§ **Given problem**
Render every entry verbatim.

§ **Object modeling scripts**
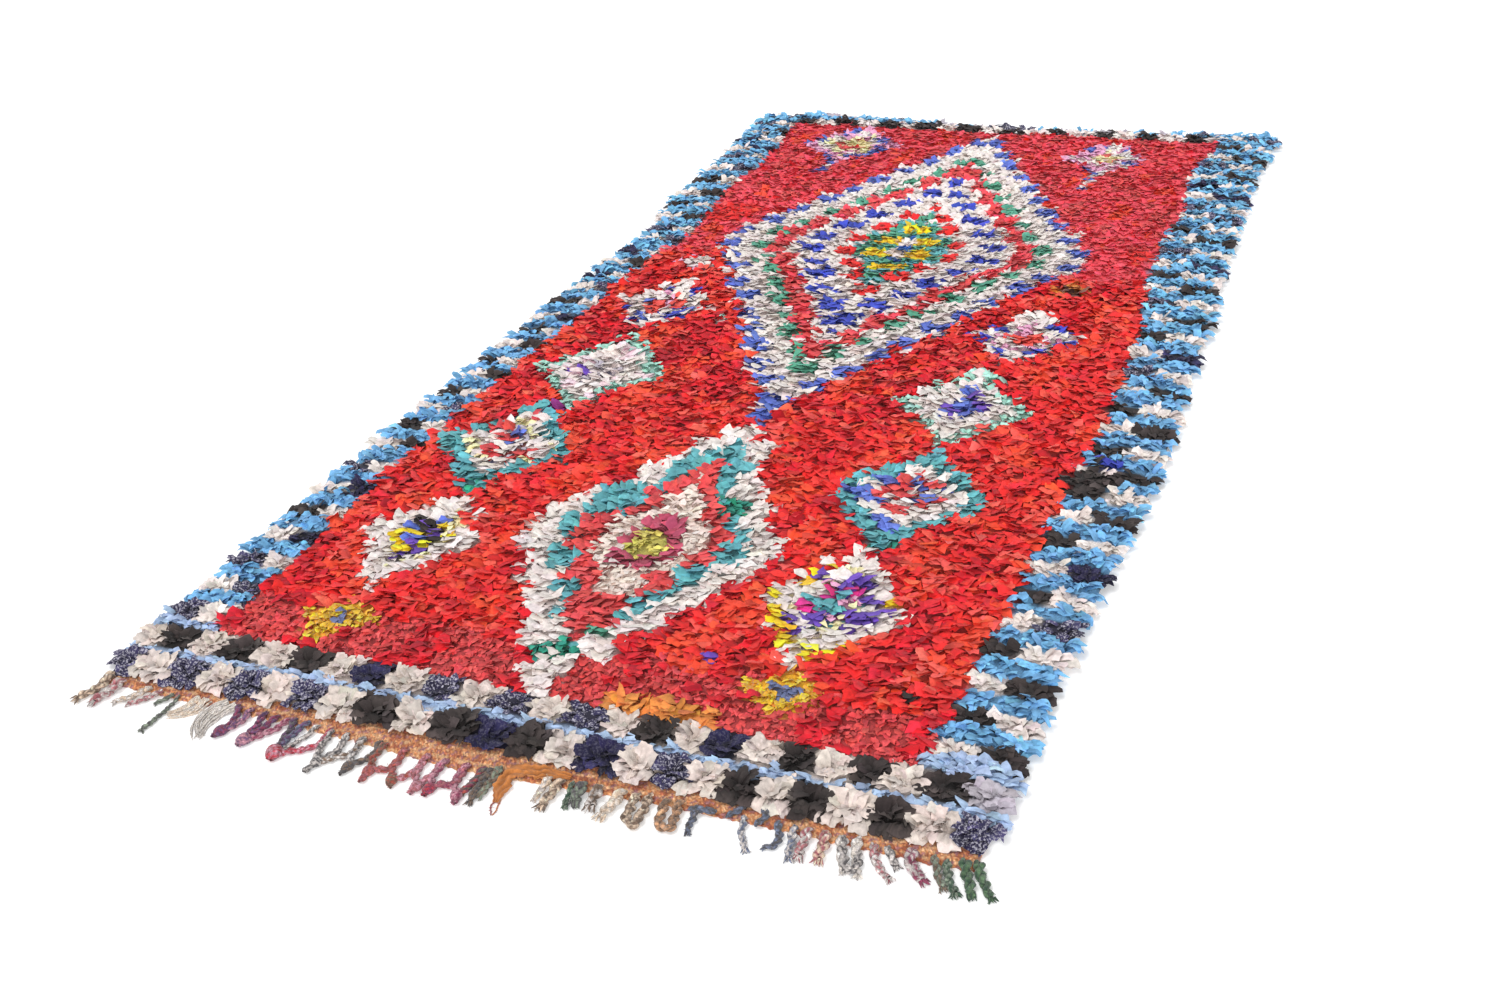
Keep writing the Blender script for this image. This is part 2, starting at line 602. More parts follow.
def paint_field(chart):
    """The red ground of the design, in the several reds of the rags at hand."""
    x, y = chart.x, chart.y
    tone = drift(x, y, 3, 0.11) + 0.8 * drift(x, y, 4, 0.035)
    everywhere = np.ones(len(x), bool)
    chart.paint(everywhere, "red")
    chart.paint(tone > 0.75, "orange_red")
    chart.paint((tone > 0.35) & (tone <= 0.75), "coral")
    chart.paint(tone < -0.85, "crimson")
    deep = (y > -0.30) & (y < 0.02) & (tone < 0.1)
    chart.paint(deep & (x < 0.30), "crimson")
    chart.paint((y > 0.36 + 0.05 * drift(x, y, 5, 0.2)) & (tone < 1.25), "rose")
    chart.paint((y > 0.36) & (tone < -0.8), "dusky")
    front = y < -1.045 + 0.02 * drift(x, y, 6, 0.15)
    chart.paint(front, "dusky")
    chart.paint(front & (tone < -0.9), "crimson")
    for spot_x, spot_y, spread in ((0.50, -0.16, 0.05), (0.475, 0.52, 0.03), (-0.46, 0.60, 0.06)):
        chart.paint(np.hypot(x - spot_x, y - spot_y) < spread, "red")
    chart.paint((np.abs(x - 0.17) < 0.088) & (np.abs(y + 1.145) < 0.011), "orange")
    chart.region[:] = np.searchsorted(FIELD_PARTS, y, side="right")


def paint_rings(chart, middle, rings, step, region):
    """A stepped lozenge of rings. Its edges step from row to row, and checks break some of its rings."""
    dx = chart.x - middle[0]
    dy = chart.y - middle[1]
    stepped = 0.25 * dy + 0.75 * (np.floor(dy / step) + 0.5) * step
    phase = dy / step - np.floor(dy / step)
    check = (phase > 0.2) & (phase < 0.8)
    for left, right, up, down, name, between in rings:
        across = np.where(dx < 0, left, right)
        along = np.where(dy > 0, up, down)
        ring = np.abs(dx) / across + np.abs(stepped) / along < 1
        chart.paint(ring, name)
        if between:
            chart.paint(ring & ~check, between)
        chart.region[ring] = region
        chart.heart[ring] = middle


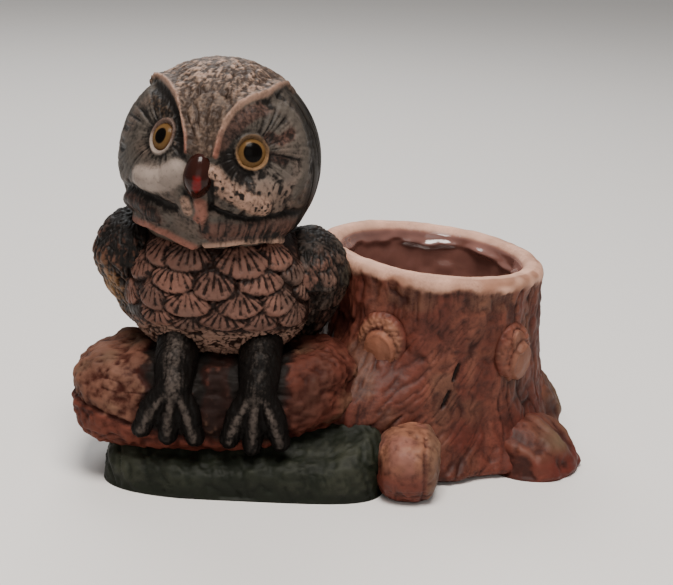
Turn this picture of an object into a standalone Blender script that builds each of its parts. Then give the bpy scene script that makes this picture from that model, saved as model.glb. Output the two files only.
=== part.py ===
"""Owl on a log beside a hollow tree stump: a slip-cast, hand-painted ceramic planter.

Each press-moulded or cast piece is its own closed solid: the stump with its roots and branch
scars, the log and its stub, the moss bank under the log, and the owl's body, head, wings, feet,
tail, eyes and beak. The pieces are luted together, so nothing moves.

Metres, +Z up. The owl looks along -Y, and +X is on the right of someone who faces it. The pieces
are laid out around the layout origin, on the ground, and the last step centres the whole on its
footprint.
"""

import math

import bmesh
import bpy
import numpy as np

# ---------------------------------------------------------------- driving dimensions (metres)
GAP = 0.0003  # slip joint between two luted pieces
VENT_RADIUS = 0.0016  # air passage between two hollow castings

POT_AXIS = (0.0405, 0.036)
POT_INNER_RADIUS = 0.0337
POT_WALL = 0.0092
POT_HEIGHT = 0.0748
POT_FLOOR = 0.008
POT_RIM_SLOPE = 0.083  # the rim drops towards +X
POT_TURN_STEPS = 48

# Roots at the stump's foot: direction from the stump's axis in degrees, how far the tip reaches, size,
# and how far the height falls towards the tip, as a share.
ROOTS = {
    "stump_root_right": {
        "azimuth": -35,
        "reach": 0.0655,
        "length": 0.044,
        "width": 0.041,
        "height": 0.0300,
        "fall": 0.62,
    },
    "stump_root_back": {
        "azimuth": 6,
        "reach": 0.0545,
        "length": 0.030,
        "width": 0.034,
        "height": 0.0420,
        "fall": 0.50,
    },
}

# Swellings of the stump's foot, where a root, the stub or the log flows into it: direction in degrees,
# how far it bulges, half its width round the stump, the height of its middle and half its height.
SWELLINGS = (
    (-123, 0.0175, 0.0190, 0.028, 0.0135),
    (-114, 0.0130, 0.0140, 0.008, 0.014),
    (-92, 0.0040, 0.0150, 0.000, 0.012),
    (-62, 0.0030, 0.0200, 0.000, 0.010),
    (-33, 0.0095, 0.0150, 0.000, 0.015),
    (6, 0.0050, 0.0120, 0.000, 0.024),
)

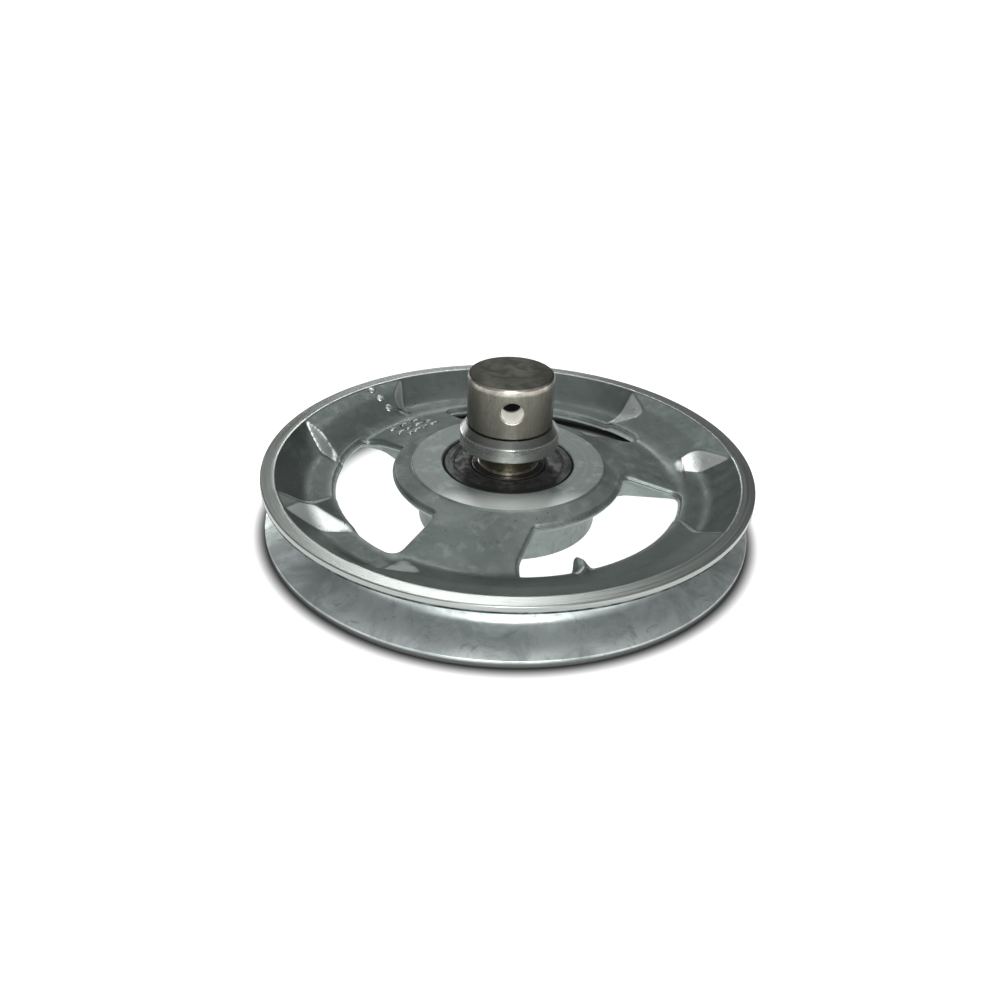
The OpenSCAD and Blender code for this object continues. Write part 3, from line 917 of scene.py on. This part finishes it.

§ **Result**
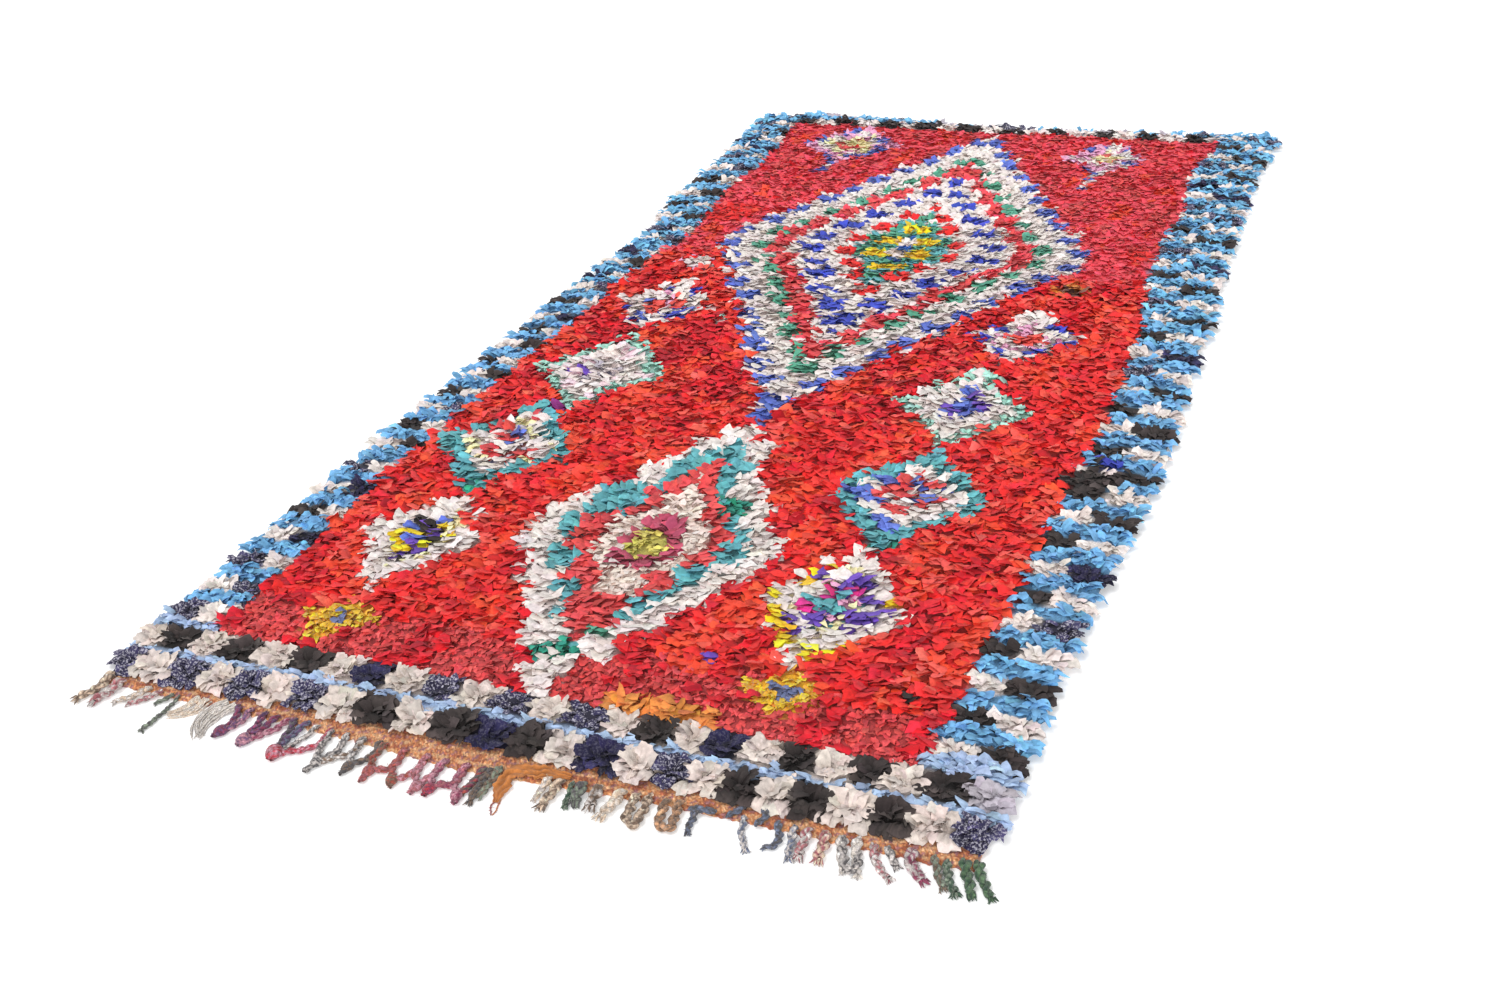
Keep writing the Blender script for this image. This is part 2, starting at line 602. More parts follow.
def paint_field(chart):
    """The red ground of the design, in the several reds of the rags at hand."""
    x, y = chart.x, chart.y
    tone = drift(x, y, 3, 0.11) + 0.8 * drift(x, y, 4, 0.035)
    everywhere = np.ones(len(x), bool)
    chart.paint(everywhere, "red")
    chart.paint(tone > 0.75, "orange_red")
    chart.paint((tone > 0.35) & (tone <= 0.75), "coral")
    chart.paint(tone < -0.85, "crimson")
    deep = (y > -0.30) & (y < 0.02) & (tone < 0.1)
    chart.paint(deep & (x < 0.30), "crimson")
    chart.paint((y > 0.36 + 0.05 * drift(x, y, 5, 0.2)) & (tone < 1.25), "rose")
    chart.paint((y > 0.36) & (tone < -0.8), "dusky")
    front = y < -1.045 + 0.02 * drift(x, y, 6, 0.15)
    chart.paint(front, "dusky")
    chart.paint(front & (tone < -0.9), "crimson")
    for spot_x, spot_y, spread in ((0.50, -0.16, 0.05), (0.475, 0.52, 0.03), (-0.46, 0.60, 0.06)):
        chart.paint(np.hypot(x - spot_x, y - spot_y) < spread, "red")
    chart.paint((np.abs(x - 0.17) < 0.088) & (np.abs(y + 1.145) < 0.011), "orange")
    chart.region[:] = np.searchsorted(FIELD_PARTS, y, side="right")


def paint_rings(chart, middle, rings, step, region):
    """A stepped lozenge of rings. Its edges step from row to row, and checks break some of its rings."""
    dx = chart.x - middle[0]
    dy = chart.y - middle[1]
    stepped = 0.25 * dy + 0.75 * (np.floor(dy / step) + 0.5) * step
    phase = dy / step - np.floor(dy / step)
    check = (phase > 0.2) & (phase < 0.8)
    for left, right, up, down, name, between in rings:
        across = np.where(dx < 0, left, right)
        along = np.where(dy > 0, up, down)
        ring = np.abs(dx) / across + np.abs(stepped) / along < 1
        chart.paint(ring, name)
        if between:
            chart.paint(ring & ~check, between)
        chart.region[ring] = region
        chart.heart[ring] = middle


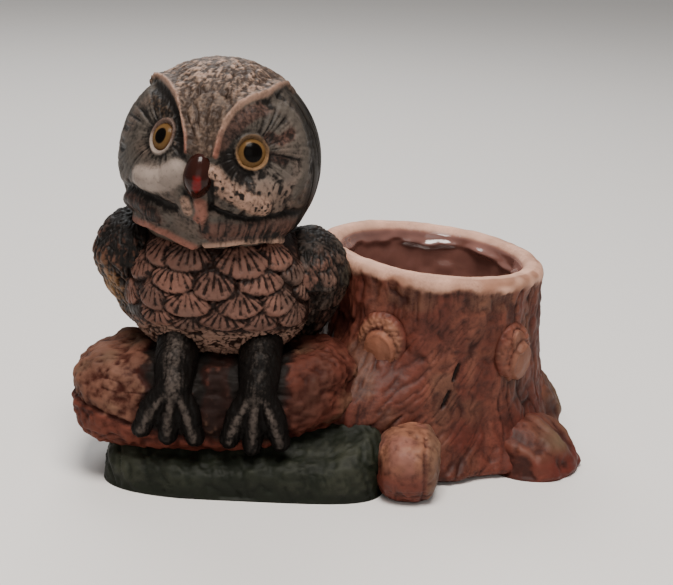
Turn this picture of an object into a standalone Blender script that builds each of its parts. Then give the bpy scene script that makes this picture from that model, saved as model.glb. Output the two files only.
=== part.py ===
"""Owl on a log beside a hollow tree stump: a slip-cast, hand-painted ceramic planter.

Each press-moulded or cast piece is its own closed solid: the stump with its roots and branch
scars, the log and its stub, the moss bank under the log, and the owl's body, head, wings, feet,
tail, eyes and beak. The pieces are luted together, so nothing moves.

Metres, +Z up. The owl looks along -Y, and +X is on the right of someone who faces it. The pieces
are laid out around the layout origin, on the ground, and the last step centres the whole on its
footprint.
"""

import math

import bmesh
import bpy
import numpy as np

# ---------------------------------------------------------------- driving dimensions (metres)
GAP = 0.0003  # slip joint between two luted pieces
VENT_RADIUS = 0.0016  # air passage between two hollow castings

POT_AXIS = (0.0405, 0.036)
POT_INNER_RADIUS = 0.0337
POT_WALL = 0.0092
POT_HEIGHT = 0.0748
POT_FLOOR = 0.008
POT_RIM_SLOPE = 0.083  # the rim drops towards +X
POT_TURN_STEPS = 48

# Roots at the stump's foot: direction from the stump's axis in degrees, how far the tip reaches, size,
# and how far the height falls towards the tip, as a share.
ROOTS = {
    "stump_root_right": {
        "azimuth": -35,
        "reach": 0.0655,
        "length": 0.044,
        "width": 0.041,
        "height": 0.0300,
        "fall": 0.62,
    },
    "stump_root_back": {
        "azimuth": 6,
        "reach": 0.0545,
        "length": 0.030,
        "width": 0.034,
        "height": 0.0420,
        "fall": 0.50,
    },
}

# Swellings of the stump's foot, where a root, the stub or the log flows into it: direction in degrees,
# how far it bulges, half its width round the stump, the height of its middle and half its height.
SWELLINGS = (
    (-123, 0.0175, 0.0190, 0.028, 0.0135),
    (-114, 0.0130, 0.0140, 0.008, 0.014),
    (-92, 0.0040, 0.0150, 0.000, 0.012),
    (-62, 0.0030, 0.0200, 0.000, 0.010),
    (-33, 0.0095, 0.0150, 0.000, 0.015),
    (6, 0.0050, 0.0120, 0.000, 0.024),
)

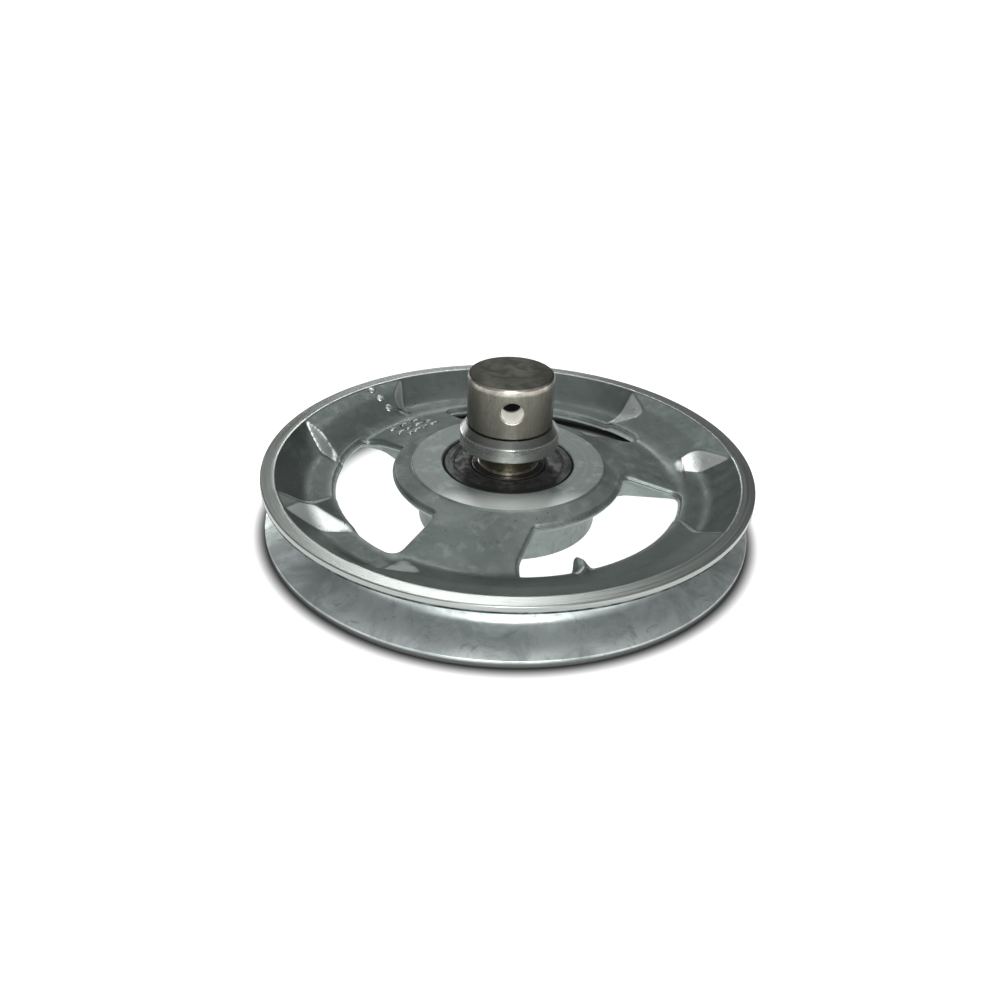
The OpenSCAD and Blender code for this object continues. Write part 3, from line 917 of scene.py on. This part finishes it.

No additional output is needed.